The Writ Petition is disposed of accordingly.”
13. It now transpires on the basis of the extant law that the permits, if any, issued to the petitioners pursuant to the interim orders of this Court in these Writ Petitions, enabling them to ply their vehicles as motor cabs or maxi cabs, as the case may be and on the basis of the seating capacity as reduced by the petitioners, are all invalid. The petitioners are also obligated to pay tax on the basis of the seating capacity of the vehicles as contained in original registration certificate. The petitioners are also obligated to pay tax as prescribed in respect of an omnibus and in view of their having paid the tax applicable to a motor cab or a maxi cab, as the case may be, on the basis of the permits granted to them pursuant to the interim orders of this Court, they are now obligated to pay the differential tax as between the tax payable in the case of omnibus and the tax actually paid by them treating the vehicles as a motor cab or a maxi cab, as the case may be, from the date of issuance of the permits by the respondents.
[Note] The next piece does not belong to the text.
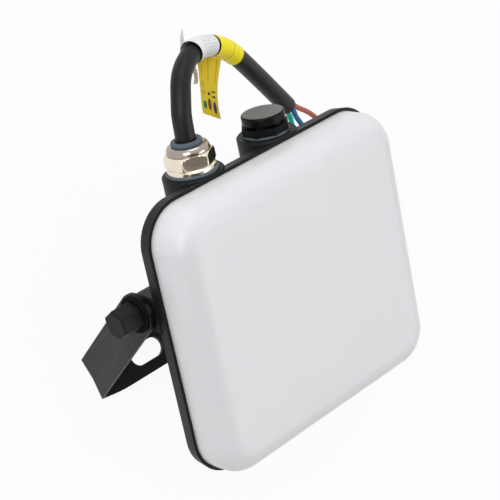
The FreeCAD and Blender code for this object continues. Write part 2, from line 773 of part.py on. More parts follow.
def make_arm():
    """Right half of the strap: base, fade of the crease, bend and slanted arm.

    The strap starts to swing backwards in the fade, by fade_shift times the square of the share
    gone, and goes on through the bend until it meets the arm's slant."""
    half_t = strap_thickness / 2
    bend_x = arm_inner - bend_radius
    bend_z = strap_thickness + bend_radius
    neutral = bend_radius + half_t
    fade_start = bend_x - crease_fade
    down = Vector(0, 0, -1)
    base = Part.Face(strap_section(0, half_t, down, 0)).extrude(Vector(fade_start, 0, 0))
    fading = []
    for step in range(fade_steps + 1):
        share = step / fade_steps
        section = strap_section(fade_start + crease_fade * share, half_t, down, crease_depth * share)
        section.translate(Vector(0, fade_shift * share ** 2, 0))
        fading.append(section)
    fade = Part.makeLoft(fading, True, True)
    bend_shift = arm_setback + bend_z * math.tan(slope)
    turns = []
    for step in range(bend_steps + 1):
        angle = math.pi / 2 * step / bend_steps
        outward = Vector(math.sin(angle), 0, -math.cos(angle))
        place = Vector(bend_x, 0, bend_z) + outward * neutral
        section = strap_section(place.x, place.z, outward, crease_depth)
        share = 1 - math.cos(angle)
        section.translate(Vector(0, fade_shift + (bend_shift - fade_shift) * share, 0))
        turns.append(section)
    bend = Part.makeLoft(turns, True, True)
    foot = Part.Face(strap_section(bend_x + neutral, bend_z, Vector(1, 0, 0), crease_depth))
    rise = tilt_height + strap_width - bend_z
    arm = foot.extrude(Vector(0, rise * math.tan(slope), rise))
    along = Vector(0, math.sin(slope), math.cos(slope))
    across = Vector(0, math.cos(slope), -math.sin(slope))
    pivot = Vector(arm_inner - 2, tilt_row.y, tilt_row.z)
    low = pivot - along * (2 * tilt_height)
    corners = [low - across * strap_width, pivot - across * strap_width,
               pivot + across * strap_width, low + across * strap_width]
    below = Part.Face(Part.makePolygon(corners + corners[:1])).extrude(Vector(strap_thickness + 4, 0, 0))
    tip = Part.makeCylinder(strap_width / 2, strap_thickness + 4, pivot, Vector(1, 0, 0))
    arm.translate(Vector(0, bend_shift, 0))
    arm = arm.common(below.fuse(tip))
    seat_zone = Part.makeCylinder(strap_width / 2, strap_thickness + 4, pivot, Vector(1, 0, 0))
    seat = Part.makeCylinder(strap_width / 2, strap_thickness, Vector(arm_inner, tilt_row.y, tilt_row.z),
                             Vector(1, 0, 0))
    hole = Part.makeCylinder(bolt_radius + bolt_hole_clearance, strap_thickness + 4, pivot, Vector(1, 0, 0))
    return [base, fade, bend, arm.cut(seat_zone), seat.cut(hole)]


def make_bracket():
    """One folded strap: flat base with two slots, two arms that lean to the tilt axis."""
    right = make_arm()
    left = [piece.mirror(Vector(0, 0, 0), Vector(1, 0, 0)) for piece in right]
    shape = right[0].multiFuse(right[1:] + left)
    reach = slot_length / 2 - slot_width / 2
    for side in (-1, 1):
        middle = side * slot_centre_x
        cutter = Part.makeBox(2 * reach, slot_width, strap_thickness + 2,
                              Vector(middle - reach, -slot_width / 2, -1))
        for end in (-reach, reach):
            cutter = cutter.fuse(rod(middle + end, 0, -1, slot_width / 2, strap_thickness + 2,
                                     Vector(0, 0, 1)))
        shape = shape.cut(cutter)
    return shape.removeSplitter()


def export_pivot(name, side):
    """Bolt, cap, outer washer and friction washer of one end of the tilt axis."""
    outwards = Vector(side, 0, 0)
    at = lambda x: Vector(side * x, tilt_y, tilt_z)
    phase = pivot_cap_phase
    friction_start = lug_outer
    washer_start = arm_outer + side_clearance
    head_start = washer_start + side_washer_thickness
    hole = bolt_radius + bush_clearance
    export_head("friction_washer_" + name,
                tube_ring(at(friction_start), friction_washer_radius, hole,
                          friction_washer_thickness, outwards))
    washer = Part.makeCylinder(side_washer_radius, side_washer_thickness, at(washer_start), outwards)
    washer = washer.makeChamfer(side_washer_bevel, in_plane_x(washer, side * head_start))
    export_head("side_washer_" + name,
                washer.cut(Part.makeCylinder(hole, side_washer_thickness, at(washer_start), outwards)))
    shank = Part.makeCylinder(bolt_radius, head_start - lug_outer + bolt_thread_depth - 1,
                              at(lug_outer - bolt_thread_depth + 1), outwards)
    head = polygon_prism(at(head_start), bolt_head_flats, 6, bolt_head_height, outwards, phase)
    export_head("pivot_bolt_" + name, shank.fuse(head))
    cap = polygon_prism(at(head_start), pivot_cap_flats, 6, pivot_cap_length, outwards, phase)
    cap = cap.makeChamfer(pivot_cap_bevel, in_plane_x(cap, side * (head_start + pivot_cap_length)))
    pocket = polygon_prism(at(head_start), bolt_head_flats + 2 * pivot_cap_fit, 6,
                           bolt_head_height + pivot_cap_fit, outwards, phase)
    export_head("pivot_cap_" + name, cap.cut(pocket))


def point_on_path(path, share):
    """Point and tangent at a share of a path's length."""
    left = share * path.Length
    for edge in path.Edges:
        if left <= edge.Length:
            value = edge.getParameterByLength(left)
            return edge.valueAt(value), edge.tangentAt(value)
        left -= edge.Length
    last = path.Edges[-1]
    return last.valueAt(last.LastParameter), last.tangentAt(last.LastParameter)


def make_sleeve(path, span):
    """Thin label wrapped round the cable between two shares of its length."""
    bore = cable_radius + label_clearance
    return round_tube(stretch(path, span), bore + label_thickness, bore)


def make_tag(rows):
    """Free end of a label: a thin strip through rows of left and right edge points."""
    sections = []
    for index, (left, right) in enumerate(rows):
        left, right = gland_seat + Vector(*left), gland_seat + Vector(*right)
        before = rows[max(index - 1, 0)]
        after = rows[min(index + 1, len(rows) - 1)]
        along = Vector(*after[0]) + Vector(*after[1]) - Vector(*before[0]) - Vector(*before[1])
        normal = along.cross(right - left).normalize() * (tag_thickness / 2)
        corners = [left - normal, right - normal, right + normal, left + normal]
        sections.append(Part.makePolygon(corners + corners[:1]))
    return Part.makeLoft(sections, True, True)


def from_gland(points):
    """Points measured from the gland's axis at the top of its boss, in the head's frame."""
    return [tuple(gland_seat + Vector(*point)) for point in points]


def make_cable():
    """Free cable from the gland's mouth to the jacket's end."""
    start = (0, 0, gland_top() + gland_seal_proud - cable_recess - gland_boss_top)
    first = (0, 0, cable_first_rise)
    return route_path(from_gland([start, first] + cable_route + [cable_end]), "cable")


def export_cores(end, tangent):
    """Three insulated cores out of the jacket, each with a bare tip."""
    side = tangent.cross(Vector(0, 1, 0)).normalize()
    lift = side.cross(tangent).normalize()
    tips = []
    for name, route in core_routes.items():
        across, up = core_seats[name]
        seat = end + side * across + lift * up
        path = route_path([tuple(seat), tuple(seat + tangent * core_exit)] + from_gland(route), name)
        export_head(name, round_tube(path, core_radius))
        last = path.Edges[-1]
        tips.append(Part.makeCylinder(bare_radius, bare_length, last.valueAt(last.LastParameter),
                                      last.tangentAt(last.LastParameter)))
    export_head("bare_tips", Part.makeCompound(tips))


up = Vector(0, 0, 1)
backwards = Vector(0, 1, 0)

export_head("housing", make_housing())
export_head("diffuser", make_diffuser())
export_head("diffuser_gasket", make_diffuser_gasket())
export_head("light_board", make_light_board())
export_head("led_chips", make_chips())
board_front = recess_depth - board_thickness
export_head("board_screws", Part.makeCompound(
    [plain_screw(Vector(x, board_front, z), backwards, board_screw_length)
     for x, z in board_screw_places()]))
export_head("driver", make_driver())
export_head("board_leads", make_leads())
export_head("terminal_block", make_terminal_block())
export_head("inner_cores", make_inner_cores())
export_head("cover_gasket", make_cover_gasket())
export_head("rear_cover", make_rear_cover())
export_head("cover_screws", Part.makeCompound(
    [socket_screw(Vector(x, cover_front_y + cover_thickness, z), backwards * -1,
                  cover_screw_length + cover_gasket_thickness) for x, z in pillar_places()]))

export_head("gland_washer", tube_ring(gland_axis + up * gland_boss_top, gland_washer_radius,
                                      gland_thread_radius, gland_washer_thickness, up))
export_head("gland_body", make_gland_body())
export_head("gland_bush", make_gland_bush())
export_head("gland_nut", make_gland_nut())
cable_mouth = gland_top() + gland_seal_proud - cable_recess
tail_end = box_height / 2 - box_wall
export_head("cable_tail", rod(gland_x, boss_axis_y, tail_end, cable_radius, cable_mouth - tail_end, up))

export_head("vent_washer", tube_ring(vent_axis + up * vent_boss_top, vent_washer_radius,
                                     vent_thread_radius, vent_washer_thickness, up))
export_head("vent_body", make_vent_body())
export_head("vent_membrane", make_vent_membrane())
export_head("vent_cap", make_vent_cap())

export_pivot("left", -1)
export_pivot("right", 1)
export("bracket", make_bracket())

cable_path = make_cable()
export_head("cable", round_tube(cable_path, cable_radius))
export_cores(*point_on_path(cable_path, 1.0))
export_head("white_label", make_sleeve(cable_path, white_label_span))
export_head("yellow_label", make_sleeve(cable_path, yellow_label_span))
export_head("yellow_tag", make_tag(yellow_tag_rows))
export_head("white_tag", make_tag(white_tag_rows))
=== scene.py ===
"""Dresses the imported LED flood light: finishes, smooth surfaces, free cable, light and camera."""
import math

import bmesh
import bpy
import numpy as np
from mathutils import Matrix


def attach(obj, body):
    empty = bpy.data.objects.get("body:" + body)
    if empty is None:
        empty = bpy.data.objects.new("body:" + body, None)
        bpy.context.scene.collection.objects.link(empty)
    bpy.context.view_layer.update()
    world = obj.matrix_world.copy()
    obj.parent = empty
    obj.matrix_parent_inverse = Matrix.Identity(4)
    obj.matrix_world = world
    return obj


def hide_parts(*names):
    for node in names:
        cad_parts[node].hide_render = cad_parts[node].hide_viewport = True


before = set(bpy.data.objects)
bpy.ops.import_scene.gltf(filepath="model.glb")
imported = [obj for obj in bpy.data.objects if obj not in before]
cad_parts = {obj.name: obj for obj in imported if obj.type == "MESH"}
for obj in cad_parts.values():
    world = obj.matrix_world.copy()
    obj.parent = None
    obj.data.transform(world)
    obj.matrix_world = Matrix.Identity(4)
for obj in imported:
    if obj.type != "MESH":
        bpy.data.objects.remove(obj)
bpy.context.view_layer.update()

MM = 0.001
HEAD = "head"
HELD = "bracket"

# The head is drawn upright in millimetres, x across, y backwards, z up, and leans back on its axis
LEAN = math.radians(65.0)
TILT_Y = 15.8
TILT_Z = 19.0
AXIS_Y = 22.4772
AXIS_Z = 66.1

# Sizes of the lamp, in millimetres
RIM_HALF_X = 75.0
RIM_HALF_Z = 69.15
RIM_CORNER = 20.8
LIP = 1.75
FRONT_HEIGHT = 19.5
FRONT_ROUND = 12.2
FRONT_SKIRT = 3.1
FRONT_WALL = 2.0
ARC_POINTS = 20
STRAIGHT_POINTS = 10
BOSS_TOP = 70.0
BOSS_Y = 13.2
GLAND_X = -29.9
VENT_X = 18.9
GLAND_FLATS = 21.2
GLAND_BASE = BOSS_TOP + 3.6
SHOULDER_FOOT = 6.85
SHOULDER_RISE = 3.05
SHOULDER_MOUTH = 8.3
SHOULDER_BULGE = 1.95
DOME_FROM = 6.5
BUSH_RADIUS = 7.2
WASHER_RADIUS = 12.5
WASHER_THICKNESS = 1.4
CABLE_RADIUS = 4.7
CORE_RADIUS = 1.35
LABEL_BORE = 5.0
LABEL_WALL = 0.2
TAG_WALL = 0.3
VENT_CAP_LOW = BOSS_TOP + 6.1
VENT_CAP_RADIUS = 10.5
VENT_CAP_HEIGHT = 4.3
VENT_CAP_EDGE = 0.9

CABLE_ROUTE = [
    (-29.9, 13.2, 81.8), (-29.9, 13.2, 95.1), (-26.7, 14.4, 103.2), (-22.6, 16.6, 111.4),
    (-15.2, 20.1, 116.0), (-4.7, 24.2, 118.3), (8.2, 28.9, 116.0), (20.1, 33.0, 110.5),
    (31.0, 36.9, 102.1), (42.0, 40.9, 90.8), (55.6, 45.5, 76.3), (69.9, 50.3, 60.6),
]
CORE_ROUTES = {
    "core_brown": [(80.2, 53.1, 55.2), (90.6, 56.2, 48.3), (98.6, 58.6, 40.4), (101.8, 60.4, 32.6)],
    "core_blue": [(76.8, 52.8, 51.6), (82.9, 54.8, 43.7), (84.9, 56.8, 35.8), (82.6, 58.8, 29.0)],
    "core_green": [(72.6, 52.0, 50.6), (74.4, 54.0, 43.0), (73.6, 56.0, 35.6), (71.2, 58.0, 28.8)],
}
# Where each core leaves the jacket's end, across and up from its middle, and how far it runs straight
CORE_SEATS = {"core_brown": (2.3, -1.2), "core_blue": (-0.4, -2.5), "core_green": (-2.6, -0.5)}
CORE_EXIT = 4.0

# The stretches of the cable under the labels, as shares of its length
WHITE_SPAN = (0.323, 0.442)
YELLOW_SPAN = (0.457, 0.603)
LABEL_RINGS = 90
LABEL_SPOKES = 144
LABEL_FLARE = 0.6
LABEL_LIFT = (-0.5, 0.8, 0.35)

# The labels' free ends, row by row from the cable down: left edge, right edge
YELLOW_TAG = [
    ((0.2, 29.4, 113.9), (16.2, 31.0, 106.4)),
    ((-3.2, 26.2, 105.0), (10.6, 30.1, 97.3)),
    ((-5.4, 25.4, 96.0), (7.5, 29.4, 89.6)),
    ((-6.6, 25.0, 88.0), (6.4, 28.9, 79.7)),
]
WHITE_TAG = [
    ((-5.2, 29.2, 127.9), (1.2, 36.0, 125.4)),
    ((-8.0, 29.2, 121.3), (0.7, 36.0, 118.8)),
    ((-5.6, 29.2, 113.1), (2.6, 36.0, 111.2)),
    ((-4.1, 29.1, 107.5), (3.3, 35.0, 104.9)),
    ((-5.3, 29.0, 101.4), (1.7, 34.5, 98.8)),
]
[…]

In view of the orders of the Supreme Court dated 2-2-2000 and the orders of the Division Bench of this Court dated 9-3-2000 above, the permits already granted to the petitioners treating their vehicles as motor cab or maxi cab, as the case may be, shall not be cancelled by the respondents pending disposal of the S.L.Ps. before the Supreme Court viz., S.L.P. (Civil) Nos. 1932 to 1951 of 2000 and 1971 to 1977 of 2000 or till the expiry of the permits held by them whichever is earlier. The respondents would, however, be at liberty to take such steps as are available to them in law for realization of the differential tax consequent on the judgment of this Court above from the petitioners.
14. The writ petitions are dismissed with the observations as above. No order as to costs.